▸ **PROBLEM REQUIREMENTS**:
Report every line in the listing that contains the string "None".

▸ **INFORMATION PROVIDED**:
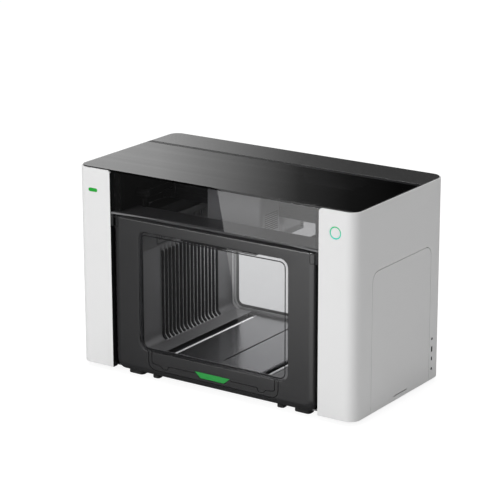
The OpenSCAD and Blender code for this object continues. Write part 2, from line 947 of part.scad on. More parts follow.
// Light ring, with the holder behind the pillar that guides the button's stem
module button_ring_light() {
  color(ring_teal) difference() {
    union() {
      rod_y_way(y_front, y_front + cover_t, button_x, button_z, ring_r);
      rod_y_way(y_front + cover_t, y_front + 12, button_x, button_z, ring_r + 4);
    }
    rod_y_way(y_front - e, y_front + 3 + button_travel + 1, button_x, button_z, ring_r - ring_w);
    rod_y_way(y_front - e, y_front + 14, button_x, button_z, 4 + run_gap);
  }
}

module badge_outline(grow) {
  z = z_top - 52;
  round_rect([-badge_x - badge_w / 2 - grow, z - badge_h / 2 - grow],
    [-badge_x + badge_w / 2 + grow, z + badge_h / 2 + grow], badge_h / 2 + grow - 0.01);
}

module status_badge() {
  color(leaf_green) upright(y_front + 0.2, y_front + 1.5) badge_outline(0);
}

// Right side

module port_block() {
  color(black_plastic)
    block([x_in - 12, port_y - 9, z_base + 10], [x_in, port_y + 9, z_base + 104]);
}

// Outline of the filter cover, drawn in Y and Z: round at the two upper corners
module filter_cover_outline(grow) {
  low = [cover_front - grow, z_base - e];
  high = [cover_back + grow, z_base + filter_cover_h + grow];
  round_rect(low, high, cover_corner_r);
  translate(low) square([high[0] - low[0], 2 * cover_corner_r]);
}

module filter_cover() {
  grip_y = y_front + 191;
  grip_w = 58;
  grip_h = 2.6;
  color(white_paint) difference() {
    sideways(x_in, x_out) intersection() {
      filter_cover_outline(0);
      translate([y_front, z_base]) square([case_d, case_h]);
    }
    sideways(x_in - e, x_out + e)
      round_rect([grip_y - grip_w / 2, z_base + 9], [grip_y + grip_w / 2, z_base + 9 + grip_h],
        grip_h / 2 - 0.01);
  }
}

module filter_cartridge() {
  pleat = 12;
  y0 = cover_front + 8;
  y1 = cover_back - 8;
  color(silver_paint) difference() {
    block([frame_out + 4, y0, z_pan + base_t], [x_in - 5, y1, z_base + filter_cover_h - 8]);
    for (y = [y0 + pleat : pleat : y1 - pleat])
      block([x_in - 11, y, z_base + 30], [x_in - 4, y + pleat / 2, z_base + filter_cover_h - 30]);
  }
}

// Back

module fan_frame() {
  half = fan_s / 2;
  y1 = y_rear - exhaust_len;
  bridge = 6;
  color(black_plastic) {
    difference() {
      block([fan_x - half + 1.5, y1 - fan_t, fan_z - half], [fan_x + half, y1, fan_z + half]);
      rod_y_way(y1 - fan_t - e, y1 + e, fan_x, fan_z, exhaust_r + 2);
    }
    difference() {
      block([fan_x - half + 3, y1 - 4, fan_z - bridge], [fan_x + half - 3, y1, fan_z + bridge]);
      rod_y_way(y1 - 5, y1 + e, fan_x, fan_z, 2 + run_gap);
    }
  }
}

module fan_rotor() {
  y1 = y_rear - exhaust_len - 4 - rest_gap;
  hub_r = 12;
  blade_n = 7;
  blade_t = 2;
  color(black_plastic) {
    rod_y_way(y1 - 18, y1, fan_x, fan_z, hub_r);
    rod_y_way(y1 - 2, y1 + 4, fan_x, fan_z, 2);
    for (i = [0 : blade_n - 1])
      translate([fan_x, y1 - 9, fan_z]) rotate([0, i * 360 / blade_n, 0]) rotate([0, 0, 35])
        translate([-blade_t / 2, -7, hub_r - 2]) cube([blade_t, 14, exhaust_r - hub_r]);
  }
}

module exhaust_collar() {
  color(black_plastic) difference() {
    union() {
      rod_y_way(y_rear - exhaust_len, y_rear, fan_x, fan_z, exhaust_r + 4);
      rod_y_way(y_rear - rear_t - 3, y_rear - rear_t, fan_x, fan_z, exhaust_r + 6);
    }
    rod_y_way(y_rear - exhaust_len - e, y_rear + e, fan_x, fan_z, exhaust_r);
  }
}

// Outline of the inlet and switch insert, drawn in X and Z
module inlet_outline(grow) {
  half = 29;
  round_rect([inlet_x - half - grow, inlet_z - 20 - grow],
    [inlet_x + half + grow, switch_z + 20 + grow], 3);
}

module power_inlet() {
  x = inlet_x;
  color(black_plastic) difference() {
    upright(y_rear - 30, y_rear) inlet_outline(0);
    upright(y_rear - 18, y_rear + e) round_rect([x - 14, inlet_z - 9], [x + 14, inlet_z + 9], 3);
    block([x - 11, y_rear - 14, switch_z - 15], [x + 11, y_rear + e, switch_z + 15]);
    rod_x_way(x - 14, x + 14, y_rear - 6, switch_z, 1.5 + run_gap);
  }
  for (dx = [-8, 0, 8])
    color(bright_metal)
      block([x + dx - 1, y_rear - 18.5, inlet_z - 3], [x + dx + 1, y_rear - 6, inlet_z + 3]);
}

module rocker_switch() {
  x = inlet_x;
  tilt = 5;
  color(black_plastic) translate([0, y_rear - 6, switch_z]) rotate([tilt, 0, 0]) {
    block([x - 9.5, -5, -12], [x + 9.5, 3.5, 12]);
    rod_x_way(x - 13, x + 13, 0, 0, 1.5);
  }
}

// Left bay

module power_supply() {
  color(grey_metal)
    block([-x_in + 8, y_front + 120, z_pan + base_t], [-frame_out - 6, y_rear - 45, z_base + 110]);
}

module control_board() {
  board_t = 1.6;
  color(board_green) {
    block([-frame_out - 8 - board_t, y_front + 70, z_base + 150],
      [-frame_out - 8, y_rear - 70, z_base + 290]);
    for (y = [y_front + 78, y_rear - 84], z = [z_base + 158, z_base + 276])
      block([-frame_out - 8, y, z], [-frame_out, y + 6, z + 6]);
    for (i = [0 : 2])
      block([-frame_out - 22, y_front + 95 + i * 40, z_base + 180],
        [-frame_out - 8 - board_t, y_front + 120 + i * 40, z_base + 205]);
  }
}

base_pan();
feet();
left_side_cover();
right_side_cover();
rear_panel();
rear_window();
rear_window_trim();
rear_top_strip();
rear_top_frame();
side_frames();
rail_beams();
deck_beam();
front_bulkhead();
chamber_walls();
vent_bands();
floor_tray();
work_plate();
front_sill_grille();
guide_rods();
light_bar();
y_rails();
y_belts();
y_motor();
y_drive_shaft();
door_hinges();
door_frame();
door_window();
door_seal();
handle_panel();
latch_tab();
lid_glass();
lid_front_glass();
lid_hinge_rail();
lid_hinges();
x_beam_front();
x_beam_rear();
gantry_ends();
x_rail();
x_belt();
x_motor();
x_drive_pulley();
x_idler_pulley();
head_front_housing();
head_rear_housing();
head_neck();
x_carriage();
scan_lens();
power_button();
button_ring_light();
status_badge();
port_block();
filter_cover();
filter_cartridge();
fan_frame();
fan_rotor();
exhaust_collar();
power_inlet();
rocker_switch();
power_supply();
control_board();
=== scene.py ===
import json
import math

import bmesh
import bpy
import numpy as np
from mathutils import Matrix, Vector


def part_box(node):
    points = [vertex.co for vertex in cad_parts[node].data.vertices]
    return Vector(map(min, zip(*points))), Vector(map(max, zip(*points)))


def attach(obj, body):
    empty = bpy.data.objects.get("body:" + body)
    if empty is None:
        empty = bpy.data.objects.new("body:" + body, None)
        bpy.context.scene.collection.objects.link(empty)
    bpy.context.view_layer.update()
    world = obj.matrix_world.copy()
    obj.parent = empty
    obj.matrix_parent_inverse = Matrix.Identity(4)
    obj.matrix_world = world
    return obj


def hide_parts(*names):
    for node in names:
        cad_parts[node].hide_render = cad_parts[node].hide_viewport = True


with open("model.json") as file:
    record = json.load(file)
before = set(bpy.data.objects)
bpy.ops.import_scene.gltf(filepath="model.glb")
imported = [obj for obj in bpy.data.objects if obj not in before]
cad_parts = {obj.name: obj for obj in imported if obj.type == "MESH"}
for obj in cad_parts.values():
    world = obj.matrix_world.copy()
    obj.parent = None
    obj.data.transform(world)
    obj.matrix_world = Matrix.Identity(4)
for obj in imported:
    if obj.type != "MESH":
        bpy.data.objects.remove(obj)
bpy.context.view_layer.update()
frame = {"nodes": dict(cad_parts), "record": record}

MM = 0.001

# ---------------------------------------------------------------- shader node helpers


def add(tree, kind, inputs=None, **settings):
    """A new node. inputs maps a socket's name or number to a plain value or to another node's socket."""
    node = tree.nodes.new(kind)
    for name, value in settings.items():
        setattr(node, name, value)
    for name, value in (inputs or {}).items():
        if isinstance(value, bpy.types.NodeSocket):
            tree.links.new(value, node.inputs[name])
        else:
            node.inputs[name].default_value = value
    return node


def group(name, inputs, outputs):
    """An empty shader group with named sockets: inputs are (name, type, value), outputs (name, type)."""
    tree = bpy.data.node_groups.new(name, "ShaderNodeTree")
    for label, kind, value in inputs:
        socket = tree.interface.new_socket(label, in_out="INPUT", socket_type="NodeSocket" + kind)
        socket.default_value = value
    for label, kind in outputs:
        tree.interface.new_socket(label, in_out="OUTPUT", socket_type="NodeSocket" + kind)
    return tree, add(tree, "NodeGroupInput").outputs, add(tree, "NodeGroupOutput").inputs


def ramp(tree, fac, *stops):
    """A colour ramp of grey levels: stops are (place, level)."""
    node = add(tree, "ShaderNodeValToRGB", {"Fac": fac})
    points = node.color_ramp.elements
    while len(points) < len(stops):
        points.new(0.5)
    for point, (place, level) in zip(points, stops):
        point.position = place
        point.color = (level, level, level, 1)
    return node.outputs["Color"]


def scaled(tree, vector, factors):
    """A coordinate stretched by a different factor along each axis."""
    return add(tree, "ShaderNodeVectorMath", {0: vector, 1: factors}, operation="MULTIPLY").outputs[0]


def noise(tree, vector, scale, detail=3.0):
    return add(tree, "ShaderNodeTexNoise", {"Vector": vector, "Scale": scale, "Detail": detail}).outputs[0]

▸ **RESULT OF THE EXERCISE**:
    if empty is None:
        empty = bpy.data.objects.new("body:" + body, None)
    obj.parent = None
def add(tree, kind, inputs=None, **settings):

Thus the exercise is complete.